A história que vos vou contar passou-se, provavelmente, quando eu tinha 7 anos. Há momentos que não são fáceis de assinalar com precisão no tempo, por fazerem parte da amálgama de memórias que ficam algures entre os 4 e os 9 anos. Depois dessa idade, começa a ser mais fácil organizar os separadores das memórias, mas até então, as recordações são como um conjunto de folhas soltas e desorganizadas em cima de uma secretária. Do topo dessa secretária, hoje retiro uma das folhas.
Em todas as minhas memórias de infância há um denominador comum que não posso nunca obliterar: o meu irmão - chegado a casa quando eu tinha apenas 13 meses, não me lembro sequer de um dia da minha vida sem ele. O meu pai e a minha mãe educaram-nos de forma igual, embora os resultados, pelo menos os aparentes, sejam bem diferentes.
Eu era a tagarela dentro e fora de casa, uma simpatia. Ele era o tímido, o sossegado, mas apenas fora de casa. Por isso, na prática, em casa éramos os dois uns fala-baratos que não deixávamos espaço para o silêncio reinar.

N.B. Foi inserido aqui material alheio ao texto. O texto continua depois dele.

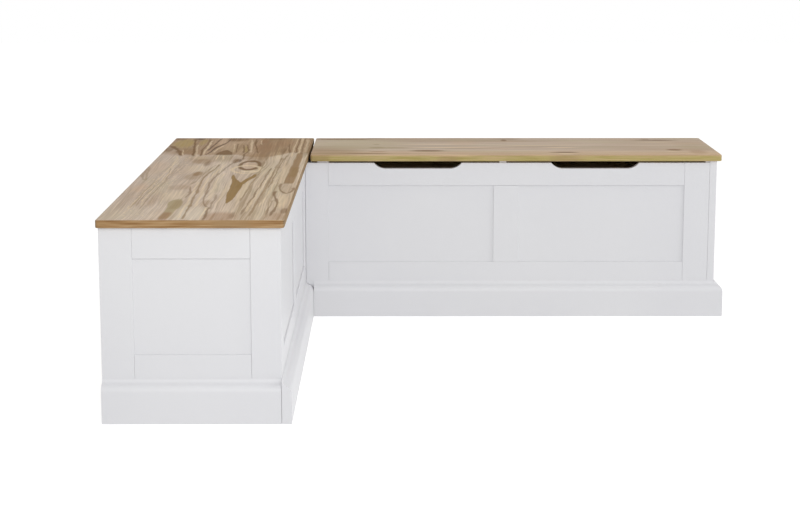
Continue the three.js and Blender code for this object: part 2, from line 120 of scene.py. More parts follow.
# Wood of both lids; it wanders and shivers by (share of the way along, waves per metre, reach in metres)
WOOD_SPECULAR = 0.06
WOOD_ROUGHNESS = 0.58
WOOD_FINE_BUMP = (0.0002, 0.3)
WOOD_RAMP_VALUES = (0.3, 0.5, 0.68)
WANDER = (0.16, 9.0, 0.05)
SHIVER = (0.2, 55.0, 0.008)
PRESS_SHARE = 0.5
PRESS_NOISE = (26.0, 2.0, 0.6)
PRESS_RANGE = (0.34, 0.66, 1.7, 0.65)
STREAK_DETAIL = 3.0
STREAK_ROUGHNESS = 0.6
STREAK_DEPTH = 3
KNOT_REACH = 1.6
KNOT_PUSH_SHARE = 0.55
CLOUD_WAVES = (13.0, 3.0)
CLOUD_ROSE_RANGE = (0.52, 0.70, 0.0, 0.40)
CLOUD_GREEN_RANGE = (0.30, 0.48, 0.40, 0.0)
FIBRE_RANGE = (0.32, 0.68, 1.06, 0.93)
STREAKED_RANGE = (0.35, 0.65, 0.75, 1.15)
RING_CORE_SHARE = 0.3
STROKE_CORE_SHARE = 0.2
STROKE_FADE = 0.018

# Ends and long edges of the lids, and the band at an edge's top that keeps only a share of the edge's tone
END_WAVES = (9.0, 9.0, 420.0)
END_NOISE = (1.0, 3.0, 0.6)
END_RAMP_VALUES = (0.32, 0.5, 0.7)
END_TONES = ((132, 96, 58), (168, 133, 92), (194, 165, 127))
LEFT_EDGE_TONES = ((120, 96, 66), (150, 124, 90), (176, 150, 116))
RIGHT_EDGE_TONES = ((166, 150, 88), (184, 168, 112), (200, 172, 132))
END_CLOUD = (9.0, 2.0, 0.5)
END_CLOUD_RANGE = (0.48, 0.64, 0.0, 0.45)
FACING_RANGE = (0.45, 0.75)
ARRIS_BAND = 0.006
LEFT_ARRIS_SHARE = 1.0
RIGHT_ARRIS_SHARE = 0.1

# Left lid; its broad, fine and late streaks are (number across a metre, number along a metre, detail)
LEFT_STREAKS = ((16.0, 0.9, 2.0), (380.0, 6.0, 2.0), (110.0, 1.3))
WALL_TO_MIDDLE = (0.09, 0.16)
MIDDLE_TO_ROOM = (0.24, 0.31)
LEFT_LATE_RANGE = (0.50, 0.62)
LEFT_LATE_STRENGTH = (0.20, 0.31, 0.26, 0.60)
LEFT_LATE_BUMP = (0.0003, 0.3)
LEFT_FINE_RANGES = ((0.42, 0.72, 0.0, 0.38), (0.30, 0.44, 0.30, 0.0))
FLECK_STREAKS = (210.0, 55.0, 1.0)
FLECK_RANGE = (0.60, 0.68, 0.0, 0.55)
FLECK_START = (0.03, 0.05)
FLECK_END = (0.10, 0.13, 1.0, 0.0)

# Places on a lid are in metres across the grain and along it, from its corner with the lowest coordinates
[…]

Fora de casa, a educação que recebíamos obrigava-nos a uma maior contenção. Embora eu fosse mais extrovertida do que ele, ambos primávamos pelo bom comportamento em qualquer situação, mais ou menos formal. Esse comportamento modelar foi resultado de castigos bem aplicados, palmadas no sítio e momentos certos, e de muitos olhares. Os olhares da minha mãe - como de muitas, eu sei - era o suficiente, na maior parte das vezes.
Um dia, porém, por causa de alguma situação em que a nossa contenção se terá confundido com tacanhez e falta de capacidade de desenrasque, a minha mãe dissertou acerca da necessidade de sermos mais despachados.

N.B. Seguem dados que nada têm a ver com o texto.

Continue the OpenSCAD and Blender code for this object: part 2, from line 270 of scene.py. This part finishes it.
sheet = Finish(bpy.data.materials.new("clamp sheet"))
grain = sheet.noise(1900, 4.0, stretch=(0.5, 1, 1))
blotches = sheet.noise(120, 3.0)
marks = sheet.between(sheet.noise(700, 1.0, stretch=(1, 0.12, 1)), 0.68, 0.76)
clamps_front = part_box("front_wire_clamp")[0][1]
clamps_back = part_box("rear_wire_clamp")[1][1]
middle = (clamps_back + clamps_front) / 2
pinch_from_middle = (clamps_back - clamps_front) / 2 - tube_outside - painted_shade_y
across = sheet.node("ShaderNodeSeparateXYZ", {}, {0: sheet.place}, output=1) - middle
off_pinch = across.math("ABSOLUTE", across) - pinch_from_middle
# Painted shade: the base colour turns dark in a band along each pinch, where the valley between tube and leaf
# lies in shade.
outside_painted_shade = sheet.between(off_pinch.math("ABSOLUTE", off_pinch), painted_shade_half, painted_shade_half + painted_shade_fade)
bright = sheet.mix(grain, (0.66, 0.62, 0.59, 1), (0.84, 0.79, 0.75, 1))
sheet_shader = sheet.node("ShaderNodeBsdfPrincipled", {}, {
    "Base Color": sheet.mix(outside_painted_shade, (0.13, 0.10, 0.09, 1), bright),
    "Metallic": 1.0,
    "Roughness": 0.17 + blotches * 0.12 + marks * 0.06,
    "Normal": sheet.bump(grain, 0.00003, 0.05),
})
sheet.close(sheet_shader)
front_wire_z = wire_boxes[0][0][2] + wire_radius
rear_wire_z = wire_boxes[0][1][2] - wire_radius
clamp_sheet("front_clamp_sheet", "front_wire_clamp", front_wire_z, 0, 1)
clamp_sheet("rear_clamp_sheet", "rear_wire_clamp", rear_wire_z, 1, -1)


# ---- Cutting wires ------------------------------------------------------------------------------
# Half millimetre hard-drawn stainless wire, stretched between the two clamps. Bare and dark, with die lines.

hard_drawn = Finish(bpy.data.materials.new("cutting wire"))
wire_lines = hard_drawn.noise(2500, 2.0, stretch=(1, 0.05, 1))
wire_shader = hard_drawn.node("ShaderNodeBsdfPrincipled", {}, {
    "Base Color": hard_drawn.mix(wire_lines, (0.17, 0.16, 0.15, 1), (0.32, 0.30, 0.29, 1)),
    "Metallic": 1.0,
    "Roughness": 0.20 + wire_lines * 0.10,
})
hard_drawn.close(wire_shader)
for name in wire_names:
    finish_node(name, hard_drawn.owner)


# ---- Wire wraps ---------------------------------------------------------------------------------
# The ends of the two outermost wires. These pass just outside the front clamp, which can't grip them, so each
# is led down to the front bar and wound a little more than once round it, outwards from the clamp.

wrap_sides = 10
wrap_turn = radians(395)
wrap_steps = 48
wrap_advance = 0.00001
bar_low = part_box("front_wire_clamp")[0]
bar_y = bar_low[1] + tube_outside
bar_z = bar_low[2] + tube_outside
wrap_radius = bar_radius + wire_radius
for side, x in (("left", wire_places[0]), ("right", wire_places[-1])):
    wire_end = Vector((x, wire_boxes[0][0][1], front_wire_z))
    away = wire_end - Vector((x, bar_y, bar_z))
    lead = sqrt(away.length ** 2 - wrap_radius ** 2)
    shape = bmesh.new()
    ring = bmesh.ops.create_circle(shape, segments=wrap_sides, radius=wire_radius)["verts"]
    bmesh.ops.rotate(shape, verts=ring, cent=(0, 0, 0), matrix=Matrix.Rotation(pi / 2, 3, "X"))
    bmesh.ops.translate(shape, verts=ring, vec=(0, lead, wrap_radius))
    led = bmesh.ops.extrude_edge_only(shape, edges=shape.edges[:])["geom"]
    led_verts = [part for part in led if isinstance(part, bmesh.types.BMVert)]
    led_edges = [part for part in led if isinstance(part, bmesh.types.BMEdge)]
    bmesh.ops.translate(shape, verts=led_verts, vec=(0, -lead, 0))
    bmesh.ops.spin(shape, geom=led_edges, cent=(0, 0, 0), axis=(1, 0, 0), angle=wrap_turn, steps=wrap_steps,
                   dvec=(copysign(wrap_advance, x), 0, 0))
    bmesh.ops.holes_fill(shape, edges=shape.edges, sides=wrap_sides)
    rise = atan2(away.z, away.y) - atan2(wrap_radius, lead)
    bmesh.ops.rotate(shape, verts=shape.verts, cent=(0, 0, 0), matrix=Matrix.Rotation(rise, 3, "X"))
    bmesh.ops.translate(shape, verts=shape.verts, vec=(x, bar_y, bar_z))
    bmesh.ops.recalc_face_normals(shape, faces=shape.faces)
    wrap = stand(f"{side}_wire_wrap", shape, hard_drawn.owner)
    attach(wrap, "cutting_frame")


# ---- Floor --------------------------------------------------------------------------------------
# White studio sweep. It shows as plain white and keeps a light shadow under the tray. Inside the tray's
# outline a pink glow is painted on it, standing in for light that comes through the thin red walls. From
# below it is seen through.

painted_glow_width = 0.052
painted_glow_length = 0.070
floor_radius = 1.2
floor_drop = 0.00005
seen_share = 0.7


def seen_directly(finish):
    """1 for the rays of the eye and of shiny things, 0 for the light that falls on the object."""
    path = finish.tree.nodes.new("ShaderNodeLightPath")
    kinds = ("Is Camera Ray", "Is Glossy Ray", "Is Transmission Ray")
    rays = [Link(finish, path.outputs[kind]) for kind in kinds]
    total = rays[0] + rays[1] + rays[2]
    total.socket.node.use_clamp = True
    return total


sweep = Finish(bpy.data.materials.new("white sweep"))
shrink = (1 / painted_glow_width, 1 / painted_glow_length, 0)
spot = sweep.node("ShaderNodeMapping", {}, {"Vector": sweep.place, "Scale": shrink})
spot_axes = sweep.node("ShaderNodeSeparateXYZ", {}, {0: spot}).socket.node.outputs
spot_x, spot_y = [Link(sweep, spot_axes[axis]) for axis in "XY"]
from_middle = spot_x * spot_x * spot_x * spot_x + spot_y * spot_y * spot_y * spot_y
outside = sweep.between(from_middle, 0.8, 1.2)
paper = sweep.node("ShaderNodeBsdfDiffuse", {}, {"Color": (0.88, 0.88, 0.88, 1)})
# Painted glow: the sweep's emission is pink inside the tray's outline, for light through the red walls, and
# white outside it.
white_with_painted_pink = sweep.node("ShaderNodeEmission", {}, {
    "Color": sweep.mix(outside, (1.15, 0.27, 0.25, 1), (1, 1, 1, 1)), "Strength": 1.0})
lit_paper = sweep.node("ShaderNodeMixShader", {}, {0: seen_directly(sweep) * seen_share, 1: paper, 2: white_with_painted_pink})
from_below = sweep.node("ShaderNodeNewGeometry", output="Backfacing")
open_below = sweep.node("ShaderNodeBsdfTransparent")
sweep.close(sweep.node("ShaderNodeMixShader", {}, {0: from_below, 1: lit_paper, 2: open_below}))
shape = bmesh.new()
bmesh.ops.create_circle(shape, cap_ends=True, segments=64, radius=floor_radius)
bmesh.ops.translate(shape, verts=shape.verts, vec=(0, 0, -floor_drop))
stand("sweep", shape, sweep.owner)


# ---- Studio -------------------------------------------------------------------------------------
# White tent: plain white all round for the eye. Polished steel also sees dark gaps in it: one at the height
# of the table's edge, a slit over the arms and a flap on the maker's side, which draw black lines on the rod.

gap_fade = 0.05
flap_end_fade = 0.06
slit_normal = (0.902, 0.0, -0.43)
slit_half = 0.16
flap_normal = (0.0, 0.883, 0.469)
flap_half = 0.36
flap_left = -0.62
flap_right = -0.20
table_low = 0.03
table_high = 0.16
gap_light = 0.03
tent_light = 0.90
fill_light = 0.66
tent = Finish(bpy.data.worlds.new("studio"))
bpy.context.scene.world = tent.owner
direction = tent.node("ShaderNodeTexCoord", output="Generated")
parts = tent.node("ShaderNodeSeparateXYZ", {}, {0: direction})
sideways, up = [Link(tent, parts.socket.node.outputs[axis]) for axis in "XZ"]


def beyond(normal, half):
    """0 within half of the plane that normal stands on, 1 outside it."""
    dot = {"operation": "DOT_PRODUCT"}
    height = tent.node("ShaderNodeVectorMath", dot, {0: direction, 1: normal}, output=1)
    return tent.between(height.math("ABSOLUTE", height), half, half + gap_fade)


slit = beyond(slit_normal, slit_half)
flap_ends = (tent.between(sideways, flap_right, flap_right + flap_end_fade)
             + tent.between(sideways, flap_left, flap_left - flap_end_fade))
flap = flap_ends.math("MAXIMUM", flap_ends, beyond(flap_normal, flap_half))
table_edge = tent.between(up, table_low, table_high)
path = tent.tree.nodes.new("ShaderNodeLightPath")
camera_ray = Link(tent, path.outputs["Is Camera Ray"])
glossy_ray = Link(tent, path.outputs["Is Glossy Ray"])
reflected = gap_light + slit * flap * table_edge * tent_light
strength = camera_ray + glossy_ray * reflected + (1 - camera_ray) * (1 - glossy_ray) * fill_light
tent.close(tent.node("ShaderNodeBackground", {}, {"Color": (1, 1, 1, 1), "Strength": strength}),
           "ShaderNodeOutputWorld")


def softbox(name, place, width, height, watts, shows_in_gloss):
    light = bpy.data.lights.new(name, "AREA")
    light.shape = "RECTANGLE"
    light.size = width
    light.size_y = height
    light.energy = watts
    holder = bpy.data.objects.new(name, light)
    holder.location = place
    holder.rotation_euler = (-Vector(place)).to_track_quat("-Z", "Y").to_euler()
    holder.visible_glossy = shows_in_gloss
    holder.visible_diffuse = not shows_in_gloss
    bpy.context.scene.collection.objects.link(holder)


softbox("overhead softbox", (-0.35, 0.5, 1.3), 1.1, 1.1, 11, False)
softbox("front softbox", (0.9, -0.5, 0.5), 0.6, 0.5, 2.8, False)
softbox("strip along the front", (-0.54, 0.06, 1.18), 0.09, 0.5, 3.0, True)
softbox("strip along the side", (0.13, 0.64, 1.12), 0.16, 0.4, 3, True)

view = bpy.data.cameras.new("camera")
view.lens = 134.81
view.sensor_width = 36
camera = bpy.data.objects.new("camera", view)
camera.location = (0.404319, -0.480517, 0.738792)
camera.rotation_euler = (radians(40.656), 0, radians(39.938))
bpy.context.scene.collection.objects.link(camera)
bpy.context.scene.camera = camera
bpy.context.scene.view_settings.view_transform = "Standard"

- Que atadinhos! Têm que se safar! - ainda me lembro de a ouvir dizer.
Aquilo reverberou em mim durante uns tempos. Eu não queria nada ser uma atadinha!
Pouco tempo depois, numa consulta médica em que estávamos todos presentes, enquanto os meus pais conversavam com o senhor doutor, eu achei por bem pôr em prática a minha nova faceta de ser uma menina despachada. Não sei muito bem as interpretações intelectuais que terei feito na altura desta dicotomia atada / despachada, mas lembro-me de deliberadamente começar a mexer em tudo quanto era material na secretária do médico. Levantei alguns papéis, mexi num objeto ou noutro, inspecionei algum material que por ali estava espalhado: enfim, estava a ser exatamente o contrário do que seria uma atadinha!
Penso que o médico terá olhado para mim, mas isso pouco me importou. O pior foi quando cruzei o olhar com o da minha mãe.
Ali, numa pequena fração de segundo, percebi com a maior facilidade o significado de "nem 8 nem 80".
E foi assim que aprendi a ser equilibrada. Sim?